When my sister and her husband were still dating, he lived for a while in my parent's house, in my old room. One day he asked my mom who had been coming into his room and moving things. My mom was shocked. No one, she insisted, we respect your privacy and would never go into your room. (At the time, she and my Dad were the only other people living in the house.) He then explained that almost every night when he came home, he would find the objects on his headboard shelf rearranged. He would right them, and then the next day they would be moved around again. He said that the object that was moved the most was a framed picture of my sister. It would often be face down or turned around.
Mystified and exasperated by the events in the house, my brother and I tried to research its history, but found nothing significant. However my parents, who were always sceptical of the idea that the house was haunted, came home from a visit to a neighbourhood pub one night with the interesting news that they had run into a young man whose parents had rented the second floor of the house before we bought it, and he had asked them how they liked living in a haunted house. I wish I knew what his experiences in the house were, but I think I can guess.
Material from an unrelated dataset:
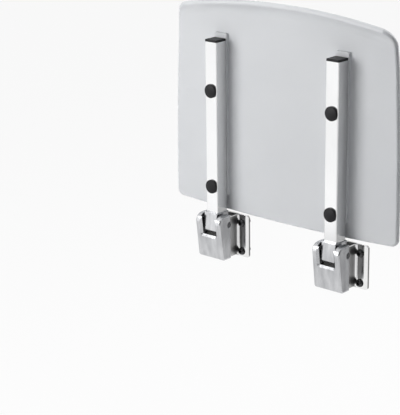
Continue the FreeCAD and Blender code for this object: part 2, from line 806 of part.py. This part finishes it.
def build():
    """Make every piece and write it in its place."""
    os.makedirs("parts", exist_ok=True)
    heights = seat_screw_heights()
    pieces_per_arm = {
        "wall_bracket": wall_bracket(),
        "hinge_housing": housing(),
        "axle_pin": axle(),
        "axle_bushes": Part.makeCompound([bush(-1), bush(1)]),
        "stop_buffer": stop_buffer(),
        "knuckle": knuckle(),
        "arm_tube": arm_tube(),
        "tube_plug": tube_plug(),
    }
    for node, shape in pieces_per_arm.items():
        save(moved(shape, -bracket_spacing / 2), node + "_left")
        save(moved(shape, bracket_spacing / 2), node + "_right")
    shared = {
        "wall_screws": [wall_screw(x, z) for x, z in wall_screw_places()],
        "wall_screw_washers": [wall_washer(x, z) for x, z in wall_screw_places()],
        "screw_caps": [screw_cap(z) for z in heights],
        "seat_screws": [seat_screw(z) for z in heights],
        "seat_screw_washers": [seat_washer(z) for z in heights],
        "panel_inserts": [panel_insert(z) for z in heights],
        "tube_screws": [tube_screw()],
        "housing_screws": [floor_screw()],
    }
    for node, shapes in shared.items():
        group = [moved(shape, side * bracket_spacing / 2) for side in (-1, 1) for shape in shapes]
        save(Part.makeCompound(group), node)
    save(seat_panel(), "seat_panel")


build()
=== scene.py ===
import json
import math

import bpy
from mathutils import Matrix, Vector

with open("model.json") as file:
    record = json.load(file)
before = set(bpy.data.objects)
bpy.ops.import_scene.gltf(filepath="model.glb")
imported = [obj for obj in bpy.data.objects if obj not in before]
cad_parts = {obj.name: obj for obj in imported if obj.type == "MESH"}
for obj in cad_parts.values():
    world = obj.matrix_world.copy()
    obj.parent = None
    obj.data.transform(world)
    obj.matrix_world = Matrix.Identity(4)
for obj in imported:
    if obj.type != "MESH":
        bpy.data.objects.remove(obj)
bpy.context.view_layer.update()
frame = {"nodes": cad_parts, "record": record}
scene = bpy.context.scene

# Camera, from a fit to the photograph, in metres, degrees and pixels
CAMERA_PLACE = (1.52855, -1.91914, 0.83714)
CAMERA_YAW = 41.98
CAMERA_PITCH = 17.31
CAMERA_ROLL = -0.76
CAMERA_FOCAL_PX = 1540.45
CAMERA_CLIP = (0.05, 60.0)
IMAGE_LONG_SIDE_PX = 415
SENSOR_MM = 36.0

# The range that a noise texture mostly stays in
NOISE_LOW, NOISE_HIGH = 0.3, 0.7

# Wall brackets, in metres: half their spacing, then distances across from the middle of each
HINGE_HALF_SPACING = 0.125
EAR_REACH = 0.0178
ROLL_START = 0.020
FLANGE_EDGE = 0.0409
# The flange falls away past ROLL_START by this times the distance cubed
ROLL_RATE = 500.0
# Tone and roughness of the ears, and what the flange's face and its side edges add to them; what
# the side edges add is painted shade, a darker tone standing in for their dark reflection
EAR_TONE = (0.56, 0.60)
EAR_ROUGHNESS = (0.30, 0.36)
FACE_TONE = 0.27
FACE_ROUGHNESS = -0.25
EDGE_PAINTED_SHADE = -0.50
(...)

Alarmingly, things seemed to get worse the older we got. After the summer with the whispering silhouettes and the dropping bed I decided I had had enough. When I went back to school that fall I really worked on my prayer life. I prayed constantly. And when I got home the following summer I felt confident and less afraid than I had ever been. I made it a habit, whenever I got home, of sitting down on the front stoop, laying my hands on the steps, and praying for our house and our family. I would pray in the house as well, whenever I felt watched or uneasy. I posted my favourites Bible verses in my bedroom where I could see them, and prayed out loud with my family members. This was new behaviour in our household and at times I was embarrassed to do it, but I tell you the truth, it worked for me. I had a series of very frightening dreams, and then things seemed to really calm down.
My parents owned that house for several more years, but I never felt helpless or in danger there again.